To do => Give back, exactly as written, the lines from the beginning of the listing through the one that contains "catch_clearance = 0.1".

· · · · ·

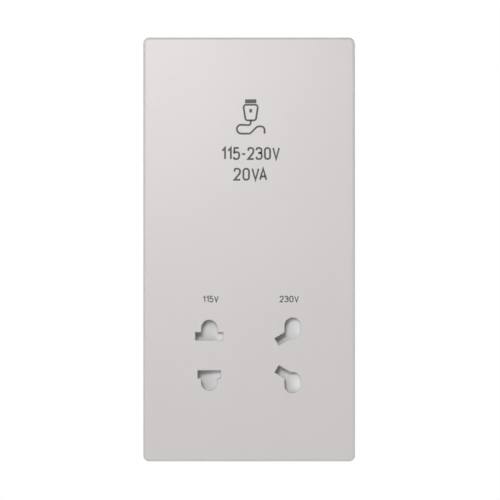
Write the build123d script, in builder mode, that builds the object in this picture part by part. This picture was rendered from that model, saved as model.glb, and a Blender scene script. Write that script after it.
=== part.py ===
from build123d import *
import math
import os

# Shaver socket with a 115 V and a 230 V outlet, in millimetres: a snap-on cover plate, a steel
# mounting yoke, a shuttered outlet section, and an isolating transformer in a rear housing.
# +Z is up, the front faces -Y, and the wall begins at Y = 0, the rear face of the yoke.
# The origin is the midpoint between the two box-fixing holes.

# Cover plate
plate_width = 70.4
plate_height = 141.0
plate_proud = 11.5
plate_wall = 2.2
plate_side_wall = 2.0
plate_corner_radius = 1.9
plate_edge_radius = 0.9
plate_wall_gap = 0.4
hole_edge_break = 0.2
rib_thickness = 1.0
rib_height = 2.4
rib_spacing = 40.0
rib_end_distance = 15.5
rib_outlet_distance = 24.2

# Clips that hold the cover on the yoke
clip_width = 7.0
clip_thickness = 1.6
clip_hook = 0.9
clip_nose = 1.5
clip_inset_x = 7.6
clip_inset_z = 6.9
clip_clearance = 0.3
catch_clearance = 0.1

# Pin holes, measured from each outlet's centre
outlet_edge_distance = 35.3
outlet_115_x = -13.3
outlet_230_x = 14.4
flat_pin_reach = 6.35
slot_upper_width = 9.2
slot_lower_width = 7.65
slot_height = 2.65
arch_width = 5.2
arch_reach = 11.75
oval_width = 5.2
oval_inner_reach = 5.5
oval_outer_reach = 12.55
blade_slot_height = 2.75
blade_slot_angle = 30.0
blade_slot_start_x = 5.25
blade_slot_start_z = 4.5
guide_hole_clearance = 0.1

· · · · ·

Exercise solution =>
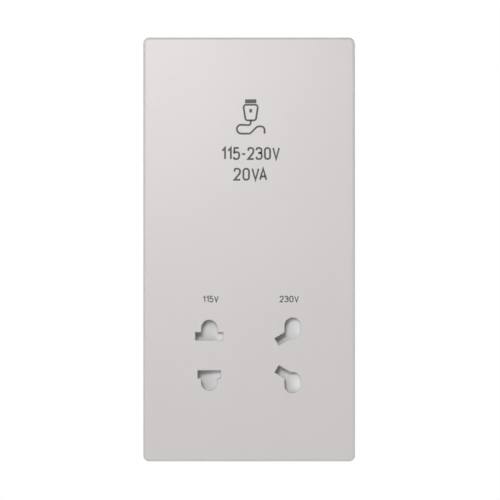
Write the build123d script, in builder mode, that builds the object in this picture part by part. This picture was rendered from that model, saved as model.glb, and a Blender scene script. Write that script after it.
=== part.py ===
from build123d import *
import math
import os

# Shaver socket with a 115 V and a 230 V outlet, in millimetres: a snap-on cover plate, a steel
# mounting yoke, a shuttered outlet section, and an isolating transformer in a rear housing.
# +Z is up, the front faces -Y, and the wall begins at Y = 0, the rear face of the yoke.
# The origin is the midpoint between the two box-fixing holes.

# Cover plate
plate_width = 70.4
plate_height = 141.0
plate_proud = 11.5
plate_wall = 2.2
plate_side_wall = 2.0
plate_corner_radius = 1.9
plate_edge_radius = 0.9
plate_wall_gap = 0.4
hole_edge_break = 0.2
rib_thickness = 1.0
rib_height = 2.4
rib_spacing = 40.0
rib_end_distance = 15.5
rib_outlet_distance = 24.2

# Clips that hold the cover on the yoke
clip_width = 7.0
clip_thickness = 1.6
clip_hook = 0.9
clip_nose = 1.5
clip_inset_x = 7.6
clip_inset_z = 6.9
clip_clearance = 0.3
catch_clearance = 0.1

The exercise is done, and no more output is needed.